___ Available data ___
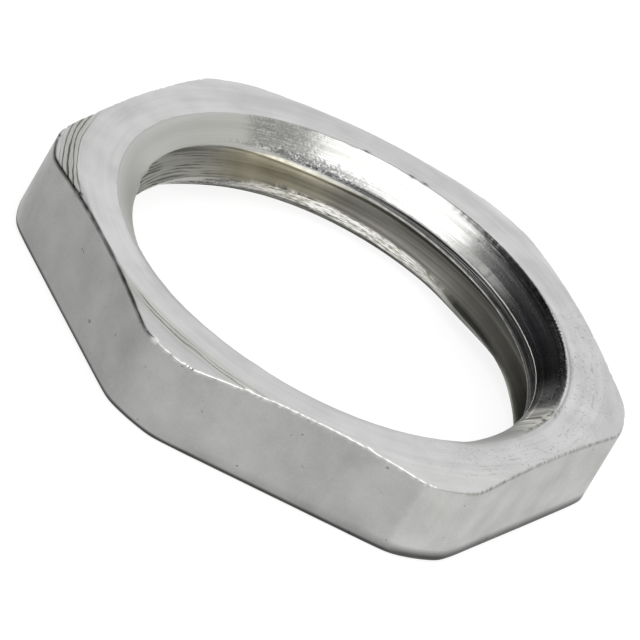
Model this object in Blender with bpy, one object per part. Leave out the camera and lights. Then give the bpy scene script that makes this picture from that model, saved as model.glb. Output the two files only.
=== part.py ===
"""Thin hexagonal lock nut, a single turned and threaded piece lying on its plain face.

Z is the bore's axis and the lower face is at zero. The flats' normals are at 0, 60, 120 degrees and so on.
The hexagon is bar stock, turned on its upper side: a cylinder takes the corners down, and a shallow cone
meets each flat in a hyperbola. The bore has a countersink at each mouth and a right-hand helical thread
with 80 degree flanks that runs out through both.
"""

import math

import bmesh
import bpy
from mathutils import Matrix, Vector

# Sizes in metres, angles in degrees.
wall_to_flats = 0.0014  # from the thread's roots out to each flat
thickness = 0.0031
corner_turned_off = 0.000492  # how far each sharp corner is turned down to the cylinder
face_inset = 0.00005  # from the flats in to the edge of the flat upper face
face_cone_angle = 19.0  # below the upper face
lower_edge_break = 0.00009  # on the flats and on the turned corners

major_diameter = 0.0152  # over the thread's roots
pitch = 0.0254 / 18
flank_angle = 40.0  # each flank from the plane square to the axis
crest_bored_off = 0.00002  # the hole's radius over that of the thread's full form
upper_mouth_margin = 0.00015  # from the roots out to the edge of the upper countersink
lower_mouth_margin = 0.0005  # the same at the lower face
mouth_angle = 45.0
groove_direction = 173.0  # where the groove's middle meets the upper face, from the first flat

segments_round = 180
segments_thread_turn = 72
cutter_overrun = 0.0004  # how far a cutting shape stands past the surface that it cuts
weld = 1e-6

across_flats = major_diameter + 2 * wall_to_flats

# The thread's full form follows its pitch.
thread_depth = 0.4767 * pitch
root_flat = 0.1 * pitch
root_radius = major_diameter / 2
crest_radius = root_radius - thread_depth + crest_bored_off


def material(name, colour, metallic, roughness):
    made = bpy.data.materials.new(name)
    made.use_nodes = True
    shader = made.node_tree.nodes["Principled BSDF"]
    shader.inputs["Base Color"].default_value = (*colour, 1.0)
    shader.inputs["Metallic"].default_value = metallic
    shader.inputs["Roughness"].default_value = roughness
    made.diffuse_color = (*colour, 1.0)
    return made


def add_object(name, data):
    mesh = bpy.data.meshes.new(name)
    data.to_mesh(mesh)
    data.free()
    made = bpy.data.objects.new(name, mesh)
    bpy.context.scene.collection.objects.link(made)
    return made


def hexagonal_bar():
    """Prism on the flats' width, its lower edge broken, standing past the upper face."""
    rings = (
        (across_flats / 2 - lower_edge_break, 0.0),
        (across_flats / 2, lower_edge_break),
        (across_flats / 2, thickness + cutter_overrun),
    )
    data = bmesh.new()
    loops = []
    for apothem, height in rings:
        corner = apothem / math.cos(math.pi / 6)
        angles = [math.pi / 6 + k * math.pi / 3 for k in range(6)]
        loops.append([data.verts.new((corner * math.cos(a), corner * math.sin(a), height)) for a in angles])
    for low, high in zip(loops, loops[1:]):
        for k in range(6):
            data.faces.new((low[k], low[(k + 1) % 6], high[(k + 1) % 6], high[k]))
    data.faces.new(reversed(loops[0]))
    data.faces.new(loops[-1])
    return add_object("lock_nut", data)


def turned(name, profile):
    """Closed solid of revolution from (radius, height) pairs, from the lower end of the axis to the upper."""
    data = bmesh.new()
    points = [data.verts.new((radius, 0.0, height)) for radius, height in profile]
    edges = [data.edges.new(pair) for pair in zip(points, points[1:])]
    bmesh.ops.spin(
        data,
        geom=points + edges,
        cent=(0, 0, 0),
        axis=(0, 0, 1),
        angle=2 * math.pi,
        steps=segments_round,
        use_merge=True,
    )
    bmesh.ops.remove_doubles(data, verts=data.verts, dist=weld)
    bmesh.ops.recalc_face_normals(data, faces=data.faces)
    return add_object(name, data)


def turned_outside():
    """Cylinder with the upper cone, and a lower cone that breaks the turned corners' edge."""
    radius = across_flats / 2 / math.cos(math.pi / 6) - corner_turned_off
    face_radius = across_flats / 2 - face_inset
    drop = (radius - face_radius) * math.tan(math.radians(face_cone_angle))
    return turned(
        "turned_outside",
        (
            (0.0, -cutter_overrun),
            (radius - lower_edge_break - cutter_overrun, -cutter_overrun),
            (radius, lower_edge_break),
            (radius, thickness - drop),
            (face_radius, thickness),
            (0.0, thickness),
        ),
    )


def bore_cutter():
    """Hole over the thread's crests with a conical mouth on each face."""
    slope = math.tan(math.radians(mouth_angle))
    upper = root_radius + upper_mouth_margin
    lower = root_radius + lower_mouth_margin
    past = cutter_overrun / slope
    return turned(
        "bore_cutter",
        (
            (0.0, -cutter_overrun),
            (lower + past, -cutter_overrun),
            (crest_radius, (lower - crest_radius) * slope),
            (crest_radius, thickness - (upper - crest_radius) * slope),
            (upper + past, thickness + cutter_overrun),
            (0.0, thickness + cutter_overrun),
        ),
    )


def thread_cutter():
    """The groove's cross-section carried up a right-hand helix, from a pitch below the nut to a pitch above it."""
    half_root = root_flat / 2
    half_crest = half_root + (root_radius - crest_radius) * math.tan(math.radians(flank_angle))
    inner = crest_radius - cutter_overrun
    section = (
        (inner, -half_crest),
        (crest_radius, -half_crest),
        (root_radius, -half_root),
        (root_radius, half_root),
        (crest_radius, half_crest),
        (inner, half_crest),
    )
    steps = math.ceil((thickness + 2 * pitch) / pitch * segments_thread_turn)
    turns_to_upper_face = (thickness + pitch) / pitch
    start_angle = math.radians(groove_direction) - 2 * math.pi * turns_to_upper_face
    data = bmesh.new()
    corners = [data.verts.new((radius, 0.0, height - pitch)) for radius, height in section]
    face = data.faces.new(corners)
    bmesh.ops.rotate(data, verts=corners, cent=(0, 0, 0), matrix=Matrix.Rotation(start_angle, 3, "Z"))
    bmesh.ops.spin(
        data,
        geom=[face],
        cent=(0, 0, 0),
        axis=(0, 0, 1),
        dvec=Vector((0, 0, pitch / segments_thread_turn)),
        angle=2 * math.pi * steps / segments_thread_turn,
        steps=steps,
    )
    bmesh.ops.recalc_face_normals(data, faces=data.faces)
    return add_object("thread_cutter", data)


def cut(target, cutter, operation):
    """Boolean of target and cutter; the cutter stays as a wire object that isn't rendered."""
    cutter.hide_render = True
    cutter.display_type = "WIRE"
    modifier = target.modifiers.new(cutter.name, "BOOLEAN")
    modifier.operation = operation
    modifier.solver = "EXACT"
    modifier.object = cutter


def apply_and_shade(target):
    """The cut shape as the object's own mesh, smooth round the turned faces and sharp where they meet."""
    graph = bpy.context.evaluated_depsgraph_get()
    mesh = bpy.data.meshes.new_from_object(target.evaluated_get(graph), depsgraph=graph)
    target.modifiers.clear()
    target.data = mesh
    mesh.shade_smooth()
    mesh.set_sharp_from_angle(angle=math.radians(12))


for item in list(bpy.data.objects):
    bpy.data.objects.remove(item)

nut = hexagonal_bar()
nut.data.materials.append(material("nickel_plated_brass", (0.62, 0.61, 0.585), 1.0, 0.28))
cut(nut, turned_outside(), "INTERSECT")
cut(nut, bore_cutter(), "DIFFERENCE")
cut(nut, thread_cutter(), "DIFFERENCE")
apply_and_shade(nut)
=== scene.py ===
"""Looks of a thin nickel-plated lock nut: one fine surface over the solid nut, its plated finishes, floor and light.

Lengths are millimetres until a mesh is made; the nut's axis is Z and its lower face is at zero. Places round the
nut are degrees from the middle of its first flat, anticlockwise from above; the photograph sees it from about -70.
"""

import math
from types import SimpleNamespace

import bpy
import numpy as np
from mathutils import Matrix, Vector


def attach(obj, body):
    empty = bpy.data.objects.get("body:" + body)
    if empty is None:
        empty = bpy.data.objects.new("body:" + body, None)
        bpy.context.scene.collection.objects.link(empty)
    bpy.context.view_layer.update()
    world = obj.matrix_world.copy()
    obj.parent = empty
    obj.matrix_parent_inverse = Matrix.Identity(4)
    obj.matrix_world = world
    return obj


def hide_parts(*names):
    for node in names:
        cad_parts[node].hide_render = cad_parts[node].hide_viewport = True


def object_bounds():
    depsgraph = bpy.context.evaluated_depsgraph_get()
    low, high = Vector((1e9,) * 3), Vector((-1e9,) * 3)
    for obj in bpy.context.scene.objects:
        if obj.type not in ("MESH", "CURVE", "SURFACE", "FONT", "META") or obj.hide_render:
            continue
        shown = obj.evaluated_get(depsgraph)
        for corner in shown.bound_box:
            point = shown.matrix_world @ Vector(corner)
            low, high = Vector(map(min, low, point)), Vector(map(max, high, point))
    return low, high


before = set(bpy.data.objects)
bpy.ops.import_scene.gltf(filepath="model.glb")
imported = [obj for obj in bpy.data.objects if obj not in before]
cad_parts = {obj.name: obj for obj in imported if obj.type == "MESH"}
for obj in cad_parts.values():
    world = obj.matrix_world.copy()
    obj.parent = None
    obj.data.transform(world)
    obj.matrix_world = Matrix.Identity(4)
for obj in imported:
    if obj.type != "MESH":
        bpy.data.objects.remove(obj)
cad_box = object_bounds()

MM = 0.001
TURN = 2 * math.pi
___
Reproduce exactly, and only, the lines from the one that contains "for item in" down to the one that contains "obj.matrix_parent_inverse = Matrix.Identity(4)", both ends included.

**Final result:**
for item in list(bpy.data.objects):
    bpy.data.objects.remove(item)

nut = hexagonal_bar()
nut.data.materials.append(material("nickel_plated_brass", (0.62, 0.61, 0.585), 1.0, 0.28))
cut(nut, turned_outside(), "INTERSECT")
cut(nut, bore_cutter(), "DIFFERENCE")
cut(nut, thread_cutter(), "DIFFERENCE")
apply_and_shade(nut)
=== scene.py ===
"""Looks of a thin nickel-plated lock nut: one fine surface over the solid nut, its plated finishes, floor and light.

Lengths are millimetres until a mesh is made; the nut's axis is Z and its lower face is at zero. Places round the
nut are degrees from the middle of its first flat, anticlockwise from above; the photograph sees it from about -70.
"""

import math
from types import SimpleNamespace

import bpy
import numpy as np
from mathutils import Matrix, Vector


def attach(obj, body):
    empty = bpy.data.objects.get("body:" + body)
    if empty is None:
        empty = bpy.data.objects.new("body:" + body, None)
        bpy.context.scene.collection.objects.link(empty)
    bpy.context.view_layer.update()
    world = obj.matrix_world.copy()
    obj.parent = empty
    obj.matrix_parent_inverse = Matrix.Identity(4)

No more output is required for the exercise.